A diferencia de mi sobrino, yo crecí en una época donde no había
internet, y mucho menos Netflix, y la televisión nos mostraba otras
historias, desde Historias de la Argentina Secreta - semilla de mi
vocación, hace catorce años soy autor de los contenidos de Nacional Folklórica
y escribo libros sobre la argentinidad - hasta series que me dieron armas para
ser más argentino: Carlín me enseñó lo que un “langa” porteño es capaz de hacer
por seducir una mina; Atreverse, de Alejandro Doria me enseñó cómo sufre un
travesti en nuestra sociedad prejuiciosa, la Banda del Golden Rocket me contó
como un viejo auto del abuelo puede unir los caminos de unos primos.
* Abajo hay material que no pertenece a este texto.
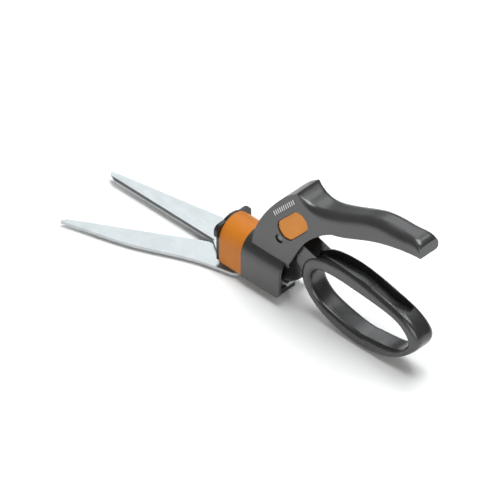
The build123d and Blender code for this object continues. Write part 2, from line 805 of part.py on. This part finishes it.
# ---- Lock button --------------------------------------------------------------------
# Two caps in the shells' openings, joined by a stem with a pocket for the lever's tab.
# The tooth in the pocket moves between the tab's open and closed places.
face_y = slab_half - button_recess
far_face_y = face_y + lock_travel - slide_gap
pocket_low = -(tab_half + slide_gap)
pocket_high = tab_half + slide_gap + lock_travel
tooth_half = lock_radius * sin(half_swing) - tab_width / 2 - 2 * slide_gap
crease = -button_length / 4
button_across = button_side.cross(Vector(0, 1, 0))
cap_plane = Plane(origin=(x_button, 0, button_z), x_dir=button_side, z_dir=button_across)
stem_plane = Plane(origin=pin_point, x_dir=lock_side, z_dir=(0, -1, 0))
with BuildPart() as lock_button:
    extrude(button_outline(0), amount=face_y)
    extrude(button_outline(0), amount=-far_face_y)
    add(
        block(-far, far, button_cap - face_y, far_face_y - button_cap, -far, far),
        mode=Mode.SUBTRACT,
    )
    with BuildSketch(cap_plane):
        for side, face in ((-1, face_y), (1, far_face_y)):
            with BuildLine():
                Polyline(
                    (-button_length, side * (face - 1.1 * button_dish)),
                    (crease, side * face),
                    (button_length, side * (face - 1.7 * button_dish)),
                    (button_length, side * far),
                    (-button_length, side * far),
                    close=True,
                )
            make_face()
    extrude(amount=button_width, both=True, mode=Mode.SUBTRACT)
    with BuildSketch(stem_plane.offset(-far_face_y + button_cap)):
        with Locations((lock_radius - 4.4, 0)):
            Rectangle(12.5, stem_size, align=(Align.MIN, Align.CENTER))
    extrude(amount=far_face_y + face_y - 2 * button_cap)
    with BuildSketch(stem_plane.offset(-pocket_high)):
        Rectangle(tab_reach + 0.7, 2 * stem_size, align=(Align.MIN, Align.CENTER))
    extrude(amount=pocket_high - pocket_low, mode=Mode.SUBTRACT)
    with BuildSketch(stem_plane.offset(-pocket_high)):
        with Locations((lock_radius - 4.4, 0)):
            Rectangle(8.0, 2 * tooth_half, align=(Align.MIN, Align.CENTER))
    extrude(amount=lock_travel)

pieces = {
    "fixed_blade": fixed_blade,
    "moving_blade": moving_blade,
    "blade_bush": blade_bush,
    "drive_pin": drive_pin,
    "bottom_cover": bottom_cover,
    "blade_carrier": blade_carrier,
    "pivot_bolt": pivot_bolt,
    "spring_washer": spring_washer,
    "pivot_nut": pivot_nut,
    "cover_screws": cover_screws,
    "draw_bar": draw_bar,
    "link_pin": link_pin,
    "front_collar": front_collar,
    "nose_bezel": nose_bezel,
    "right_shell": right_shell,
    "left_shell": left_shell,
    "handle_end_cap": handle_end_cap,
    "housing_screws": housing_screws,
    "lever_pivot_pin": lever_pivot_pin,
    "lower_handle": lower_handle_cut,
    "lever_bush": lever_bush,
    "return_spring": return_spring,
    "lock_button": lock_button,
}
for name, piece in pieces.items():
    print(name, len(piece.part.solids()), round(piece.part.volume, 1), piece.part.is_valid)
    finish(piece.part, name)
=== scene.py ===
import logging
import math
from dataclasses import dataclass, field
from enum import Enum

import bmesh
import bpy
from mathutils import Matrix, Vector


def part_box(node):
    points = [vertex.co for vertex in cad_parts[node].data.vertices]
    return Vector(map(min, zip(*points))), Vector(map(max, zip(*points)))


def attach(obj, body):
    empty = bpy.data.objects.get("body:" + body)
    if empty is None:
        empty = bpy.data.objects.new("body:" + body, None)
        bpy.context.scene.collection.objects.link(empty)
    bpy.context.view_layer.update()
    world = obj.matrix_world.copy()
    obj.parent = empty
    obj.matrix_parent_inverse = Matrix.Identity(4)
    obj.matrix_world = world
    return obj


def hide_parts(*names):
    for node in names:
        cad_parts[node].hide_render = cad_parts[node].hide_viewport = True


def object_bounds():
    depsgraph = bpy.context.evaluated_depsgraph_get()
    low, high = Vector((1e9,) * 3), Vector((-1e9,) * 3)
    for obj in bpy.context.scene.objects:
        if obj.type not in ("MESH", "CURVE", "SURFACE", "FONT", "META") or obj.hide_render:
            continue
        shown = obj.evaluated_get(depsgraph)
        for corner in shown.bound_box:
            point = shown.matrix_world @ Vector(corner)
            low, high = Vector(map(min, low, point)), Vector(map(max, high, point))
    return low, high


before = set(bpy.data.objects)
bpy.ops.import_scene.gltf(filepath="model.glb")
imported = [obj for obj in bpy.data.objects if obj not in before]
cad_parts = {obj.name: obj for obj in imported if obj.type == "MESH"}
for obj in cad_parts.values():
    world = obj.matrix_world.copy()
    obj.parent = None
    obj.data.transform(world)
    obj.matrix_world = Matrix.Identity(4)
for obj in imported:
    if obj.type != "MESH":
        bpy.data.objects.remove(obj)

CAD_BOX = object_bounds()
NODES: dict[str, bpy.types.Object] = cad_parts
MM = 0.001
MERGE_DISTANCE = 0.002 * MM
SLIVER_LENGTH = 0.001 * MM
FLAT_ANGLE = math.radians(0.4)
Colour = tuple[float, float, float]

logging.basicConfig(level=logging.INFO, format="%(name)s: %(message)s")
log = logging.getLogger("grass_shears")


class Streak(Enum):
    """Which way a metal's grinding lines run, as stretches of the pattern along X, Y and Z."""

    ALONG = (0.03, 1.0, 1.0)
    EVEN = (1.0, 1.0, 1.0)


class Body(Enum):
    """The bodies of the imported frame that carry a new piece."""

    HOUSING = "housing"
    LEVER = "lower_handle"
    BLADE = "moving_blade"
    LOCK = "lock_button"


# ---- Finishes ------------------------------------------------------------------------
class NodeChain:
    """Short calls for adding and linking the nodes of one material."""

    def __init__(self, name: str) -> None:
        """Makes a material with nodes.

        Args:
            name: The material's name.
        """
        self.material = bpy.data.materials.new(name)
        self.material.use_nodes = True
        self.tree = self.material.node_tree
        self.shader = self.tree.nodes["Principled BSDF"]
        self.place = self.tree.nodes.new("ShaderNodeTexCoord").outputs["Object"]

    def add(self, kind: str) -> bpy.types.Node:
        """Adds a node of the given type and returns it."""
        return self.tree.nodes.new(kind)

    def link(self, source: bpy.types.NodeSocket, target: bpy.types.NodeSocket) -> None:
        """Links an output to an input."""
        self.tree.links.new(source, target)

    def noise(
        self,
        size: float,
        detail: float,
        stretch: tuple[float, float, float] = (1.0, 1.0, 1.0),
    ) -> bpy.types.NodeSocket:
        """Adds a noise pattern.

        Args:
            size: Size of one blotch, in metres.
            detail: How many finer layers it has.
            stretch: Scale of the pattern along X, Y and Z.

        Returns:
            The pattern's value, about 0.5 on average.
        """
        mapping = self.add("ShaderNodeMapping")
        mapping.inputs["Scale"].default_value = stretch
        self.link(self.place, mapping.inputs["Vector"])
        noise = self.add("ShaderNodeTexNoise")
        noise.inputs["Scale"].default_value = 1 / size
        noise.inputs["Detail"].default_value = detail
        self.link(mapping.outputs["Vector"], noise.inputs["Vector"])
        return noise.outputs["Fac"]

    def spread(
        self, value: bpy.types.NodeSocket, low: float, high: float
    ) -> bpy.types.NodeSocket:
        """Maps a noise value to a range.

        Args:
            value: The noise, mostly between 0.3 and 0.7.
            low: What 0.3 becomes.
            high: What 0.7 becomes.

        Returns:
            The mapped value.
        """
        ranged = self.add("ShaderNodeMapRange")
        ranged.inputs["From Min"].default_value = 0.3
        ranged.inputs["From Max"].default_value = 0.7
        ranged.inputs["To Min"].default_value = low
        ranged.inputs["To Max"].default_value = high
        self.link(value, ranged.inputs["Value"])
        return ranged.outputs["Result"]

    def tint(self, value: bpy.types.NodeSocket, dark: Colour, light: Colour) -> None:
        """Varies the base colour between two colours.

        Args:
            value: The noise that mixes them.
            dark: The colour at the low end.
            light: The colour at the high end.
        """
        ramp = self.add("ShaderNodeValToRGB")
        ramp.color_ramp.elements[0].position = 0.3
        ramp.color_ramp.elements[0].color = (*dark, 1)
        ramp.color_ramp.elements[1].position = 0.7
        ramp.color_ramp.elements[1].color = (*light, 1)
        self.link(value, ramp.inputs["Fac"])
        self.link(ramp.outputs["Color"], self.shader.inputs["Base Color"])

    def bump(self, value: bpy.types.NodeSocket, depth: float) -> None:
        """Raises the surface by a pattern.

        Args:
            value: The height pattern.
            depth: Height of the pattern, in metres.
        """
        bump = self.add("ShaderNodeBump")
        bump.inputs["Distance"].default_value = depth
        bump.inputs["Strength"].default_value = 1.0
        self.link(value, bump.inputs["Height"])
        self.link(bump.outputs["Normal"], self.shader.inputs["Normal"])


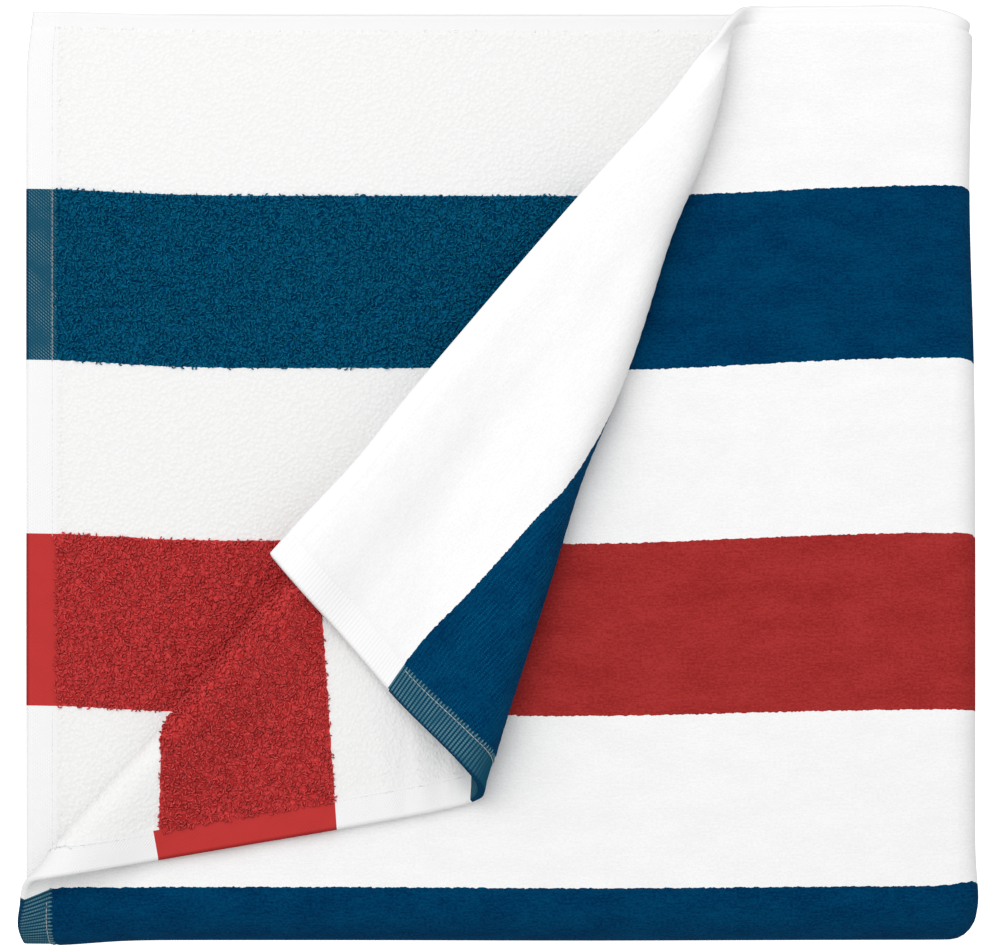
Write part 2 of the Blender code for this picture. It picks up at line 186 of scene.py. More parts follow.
@dataclass
class FoldedCloth:
    """The cloth in millimetres, and where each point of it lies once it is folded.

    A flat point is (u, v): u runs along the towel from the top layer's end hem, and v across it from the top
    layer's selvedge.
    """

    length: float = 1505.0
    width: float = 762.0
    thickness: float = 4.0
    hem_thickness: float = 2.8
    end_hem: float = 11.7
    side_hem: float = 5.6
    hem_shoulder: float = 2.0
    stripe: float = 69.3
    selvedge_extra: float = 2.7
    pitch: float = 5.2
    top_level: int = 3
    right_x: float = 180.2
    top_hem_x: float = -190.4
    second_hem_x: float = -188.4
    long_fold_y: float = -166.8
    tight: float = 4.0
    tip_lift: float = 1.0
    overhang_ease: float = 1.8
    probe: float = 0.05
    hidden_depth: float = 22.0
    hidden_turn: float = -0.9
    hidden_past_fold: float = 14.0
    first_roll: Roll = Roll(344.6, 286.5, (-188.4, -162.6), (98.0, 186.0), 7.0, 30.0, -1.0)
    second_roll: Roll = Roll(131.0, 283.5, (-6.0, -115.9), (94.0, 182.0), 9.5, 40.0, 1.0)
    terry_panel: tuple[PanelRow, ...] = (
        PanelRow(0.0, 116.1, -94.3, -0.075, 0.98),
        PanelRow(70.0, 51.6, -111.7, -0.075, 0.99),
        PanelRow(133.6, -4.0, -127.6, -0.075, 1.00),
        PanelRow(211.5, -65.6, -139.9, -0.070, 1.02),
        PanelRow(279.4, -137.1, -151.8, 0.0, 1.02),
        PanelRow(344.6, -192.6, -160.6, 0.02, 1.02),
    )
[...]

Es decir,
yo fui colonizado culturalmente, jugaba a los vaqueros, pero historias de la
Argentina Secreta me enseñó que había otros héroes cercanos, y Carlín a que uno
se puede bajar antes del bondi por tratar de ganar el amor de una mina o la
banda del Golden Rocket, que hay cosas como un viejo auto del abuelo que en realidad
se transforman en puntos de encuentros. Hoy me preocupa que mi sobrino Ramiro,
no halle en los contenidos que consume, puntos de encuentros con su historia,
con su país, con su gente, no sólo porque dejará de seducir como un argentino,
de soñar como se sueña en este país, sino porque desconocerá las cosas más
hermosas que nos hacen ser nosotros y las cosas más terribles que debemos
cambiar para ser mejores. El Indio Fernández sostenía que los mexicanos iban a
aprender a ser mexicanos al cine (en la época de oro del cine mexicano),
nosotros tenemos que trabajar para que Ramiro, sus amigos y los que vengan,
además de disfrutar de las geniales series universales, puedan conocer cómo se
sueña en argentino. El Estado nacional debe comprender que promover la ficción
nacional es fomentar la identidad argentina.